Write out the full listing again, exactly as it stands.

<<<<

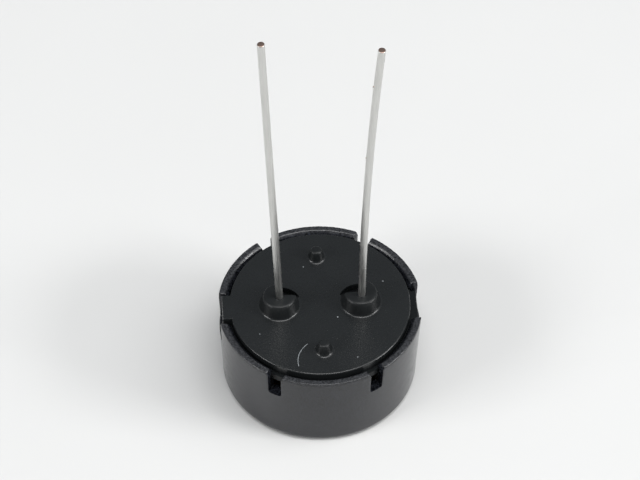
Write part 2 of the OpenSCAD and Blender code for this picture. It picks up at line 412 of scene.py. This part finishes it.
# ---------------------------------------------------------------------------
# Diaphragm seal.
# A bead of cured silicone that holds the edge of the brass on its ledge.
# ---------------------------------------------------------------------------
silicone, tree = new_material("cured_silicone")
place = add_node(tree, "ShaderNodeTexCoord").outputs["Object"]
lumps = add_node(tree, "ShaderNodeTexNoise", {"Vector": place, "Scale": 1 / (0.6 * MM), "Detail": 2.0})
tint = add_node(tree, "ShaderNodeMix", {
    "Factor": lumps.outputs["Fac"], "A": linear("#DEDCD5"), "B": linear("#EAE8E2")}, data_type="RGBA")
relief = add_node(tree, "ShaderNodeBump", {
    "Height": lumps.outputs["Fac"], "Strength": 0.4, "Distance": 0.05 * MM})
shader = add_node(tree, "ShaderNodeBsdfPrincipled", {
    "Base Color": tint.outputs["Result"], "Roughness": 0.32, "IOR": 1.41,
    "Normal": relief.outputs["Normal"]})
add_node(tree, "ShaderNodeOutputMaterial", {"Surface": shader.outputs["BSDF"]})
give_material("diaphragm_seal", silicone)


# ---------------------------------------------------------------------------
# Contact springs.
# Two strips of rolled phosphor bronze. One presses on the silver face and one
# on the brass, and each carries the signal from its lead.
# ---------------------------------------------------------------------------
bronze, tree = new_material("rolled_phosphor_bronze")
place = add_node(tree, "ShaderNodeTexCoord").outputs["Object"]
along = add_node(tree, "ShaderNodeMapping", {"Vector": place, "Scale": (0.06, 1.0, 0.06)})
lines = add_node(tree, "ShaderNodeTexNoise", {
    "Vector": along.outputs["Vector"], "Scale": 1 / (0.06 * MM), "Detail": 2.0})
tint = add_node(tree, "ShaderNodeMix", {
    "Factor": lines.outputs["Fac"], "A": linear("#C08A52"), "B": linear("#D3A26C")}, data_type="RGBA")
gloss = add_node(tree, "ShaderNodeMapRange", {
    "Value": lines.outputs["Fac"], "From Min": 0.3, "From Max": 0.7, "To Min": 0.25, "To Max": 0.38})
shader = add_node(tree, "ShaderNodeBsdfPrincipled", {
    "Base Color": tint.outputs["Result"], "Metallic": 1.0, "Roughness": gloss.outputs["Result"]})
add_node(tree, "ShaderNodeOutputMaterial", {"Surface": shader.outputs["BSDF"]})
give_material("left_contact_spring", bronze)
give_material("right_contact_spring", bronze)


# ---------------------------------------------------------------------------
# Base plate.
# One moulded disc of black ABS. Each lead stands in a boss with a pocket beside it,
# two pips hold the part off its board, and two keys stop the disc from turning.
# ---------------------------------------------------------------------------
PLATE_Z = 6.1
LEAD_X = 2.5
PIP_Y = 3.68
BOSS_H = 0.93
PIP_H = 0.72
SPOKES = 96
# The outlines of a boss and of a pip, each a list of (radius, height over the plate): a flat
# top, a round shoulder, a drafted side and a filleted foot
BOSS_SIDE = [(0, BOSS_H), (0.78, BOSS_H), (0.88, 0.92), (0.95, 0.89), (1.01, 0.82), (1.05, 0.72),
             (1.21, 0.13), (1.23, 0.07), (1.26, 0.03), (1.30, 0.01), (1.34, 0)]
PIP_SIDE = [(0, PIP_H), (0.2, PIP_H), (0.28, 0.70), (0.34, 0.64), (0.37, 0.55), (0.47, 0.16),
            (0.49, 0.10), (0.53, 0.045), (0.58, 0.01), (0.63, 0)]
# the pocket beside a boss: its wall, its depth there, the slope and direction of its ramp, half
# the angle that it takes, and half of that in which each of its ends rises
POCKET_R = 1.37
POCKET_H = 0.5
RAMP_SLOPE = math.tan(math.radians(44))
RAMP_TURN = 75
POCKET_HALF_TURN = 44.5
END_HALF_TURN = 1.2


def ease(value, low, high):
    """0 below low, 1 above high, and a smooth step between them."""
    share = min(max((value - low) / (high - low), 0), 1)
    return share * share * (3 - 2 * share)


def follow(points, radius):
    """The height that a list of (radius, height) gives at a radius."""
    for (r0, z0), (r1, z1) in zip(points, points[1:]):
        if radius <= r1:
            return z0 + (z1 - z0) * max(radius - r0, 0) / (r1 - r0)
    return points[-1][1]


def boss_height(radius, angle):
    """Height over the plate of a boss, with the flat ramp of a pocket from 0 to 90 degrees."""
    outside = follow(BOSS_SIDE, radius)
    along = radius * math.cos(math.radians(angle - RAMP_TURN))
    floor = min((POCKET_R - along) * RAMP_SLOPE - POCKET_H, outside)
    inside = floor + (outside - floor) * ease(radius, POCKET_R - 0.01, POCKET_R + 0.02)
    in_pocket = ease(POCKET_HALF_TURN - abs(angle - 45), -END_HALF_TURN, END_HALF_TURN)
    return outside + (inside - outside) * in_pocket


def pip_height(radius, angle):
    """Height over the plate of a pip."""
    return follow(PIP_SIDE, radius)


def snug(angle, walls):
    """Draws the spokes on each side of a wall close to it."""
    for wall in walls:
        offset = (angle - wall + 180) % 360 - 180
        if abs(offset) < 4:
            return wall + offset * 0.3
    return angle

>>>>

**Answer in full**
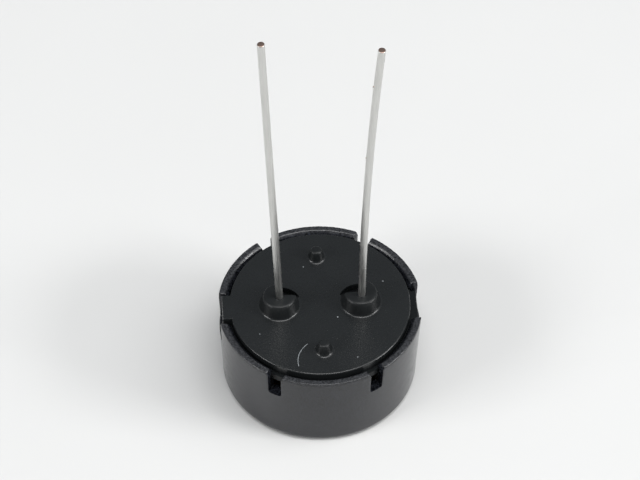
Write part 2 of the OpenSCAD and Blender code for this picture. It picks up at line 412 of scene.py. This part finishes it.
# ---------------------------------------------------------------------------
# Diaphragm seal.
# A bead of cured silicone that holds the edge of the brass on its ledge.
# ---------------------------------------------------------------------------
silicone, tree = new_material("cured_silicone")
place = add_node(tree, "ShaderNodeTexCoord").outputs["Object"]
lumps = add_node(tree, "ShaderNodeTexNoise", {"Vector": place, "Scale": 1 / (0.6 * MM), "Detail": 2.0})
tint = add_node(tree, "ShaderNodeMix", {
    "Factor": lumps.outputs["Fac"], "A": linear("#DEDCD5"), "B": linear("#EAE8E2")}, data_type="RGBA")
relief = add_node(tree, "ShaderNodeBump", {
    "Height": lumps.outputs["Fac"], "Strength": 0.4, "Distance": 0.05 * MM})
shader = add_node(tree, "ShaderNodeBsdfPrincipled", {
    "Base Color": tint.outputs["Result"], "Roughness": 0.32, "IOR": 1.41,
    "Normal": relief.outputs["Normal"]})
add_node(tree, "ShaderNodeOutputMaterial", {"Surface": shader.outputs["BSDF"]})
give_material("diaphragm_seal", silicone)


# ---------------------------------------------------------------------------
# Contact springs.
# Two strips of rolled phosphor bronze. One presses on the silver face and one
# on the brass, and each carries the signal from its lead.
# ---------------------------------------------------------------------------
bronze, tree = new_material("rolled_phosphor_bronze")
place = add_node(tree, "ShaderNodeTexCoord").outputs["Object"]
along = add_node(tree, "ShaderNodeMapping", {"Vector": place, "Scale": (0.06, 1.0, 0.06)})
lines = add_node(tree, "ShaderNodeTexNoise", {
    "Vector": along.outputs["Vector"], "Scale": 1 / (0.06 * MM), "Detail": 2.0})
tint = add_node(tree, "ShaderNodeMix", {
    "Factor": lines.outputs["Fac"], "A": linear("#C08A52"), "B": linear("#D3A26C")}, data_type="RGBA")
gloss = add_node(tree, "ShaderNodeMapRange", {
    "Value": lines.outputs["Fac"], "From Min": 0.3, "From Max": 0.7, "To Min": 0.25, "To Max": 0.38})
shader = add_node(tree, "ShaderNodeBsdfPrincipled", {
    "Base Color": tint.outputs["Result"], "Metallic": 1.0, "Roughness": gloss.outputs["Result"]})
add_node(tree, "ShaderNodeOutputMaterial", {"Surface": shader.outputs["BSDF"]})
give_material("left_contact_spring", bronze)
give_material("right_contact_spring", bronze)


# ---------------------------------------------------------------------------
# Base plate.
# One moulded disc of black ABS. Each lead stands in a boss with a pocket beside it,
# two pips hold the part off its board, and two keys stop the disc from turning.
# ---------------------------------------------------------------------------
PLATE_Z = 6.1
LEAD_X = 2.5
PIP_Y = 3.68
BOSS_H = 0.93
PIP_H = 0.72
SPOKES = 96
# The outlines of a boss and of a pip, each a list of (radius, height over the plate): a flat
# top, a round shoulder, a drafted side and a filleted foot
BOSS_SIDE = [(0, BOSS_H), (0.78, BOSS_H), (0.88, 0.92), (0.95, 0.89), (1.01, 0.82), (1.05, 0.72),
             (1.21, 0.13), (1.23, 0.07), (1.26, 0.03), (1.30, 0.01), (1.34, 0)]
PIP_SIDE = [(0, PIP_H), (0.2, PIP_H), (0.28, 0.70), (0.34, 0.64), (0.37, 0.55), (0.47, 0.16),
            (0.49, 0.10), (0.53, 0.045), (0.58, 0.01), (0.63, 0)]
# the pocket beside a boss: its wall, its depth there, the slope and direction of its ramp, half
# the angle that it takes, and half of that in which each of its ends rises
POCKET_R = 1.37
POCKET_H = 0.5
RAMP_SLOPE = math.tan(math.radians(44))
RAMP_TURN = 75
POCKET_HALF_TURN = 44.5
END_HALF_TURN = 1.2


def ease(value, low, high):
    """0 below low, 1 above high, and a smooth step between them."""
    share = min(max((value - low) / (high - low), 0), 1)
    return share * share * (3 - 2 * share)


def follow(points, radius):
    """The height that a list of (radius, height) gives at a radius."""
    for (r0, z0), (r1, z1) in zip(points, points[1:]):
        if radius <= r1:
            return z0 + (z1 - z0) * max(radius - r0, 0) / (r1 - r0)
    return points[-1][1]


def boss_height(radius, angle):
    """Height over the plate of a boss, with the flat ramp of a pocket from 0 to 90 degrees."""
    outside = follow(BOSS_SIDE, radius)
    along = radius * math.cos(math.radians(angle - RAMP_TURN))
    floor = min((POCKET_R - along) * RAMP_SLOPE - POCKET_H, outside)
    inside = floor + (outside - floor) * ease(radius, POCKET_R - 0.01, POCKET_R + 0.02)
    in_pocket = ease(POCKET_HALF_TURN - abs(angle - 45), -END_HALF_TURN, END_HALF_TURN)
    return outside + (inside - outside) * in_pocket


def pip_height(radius, angle):
    """Height over the plate of a pip."""
    return follow(PIP_SIDE, radius)


def snug(angle, walls):
    """Draws the spokes on each side of a wall close to it."""
    for wall in walls:
        offset = (angle - wall + 180) % 360 - 180
        if abs(offset) < 4:
            return wall + offset * 0.3
    return angle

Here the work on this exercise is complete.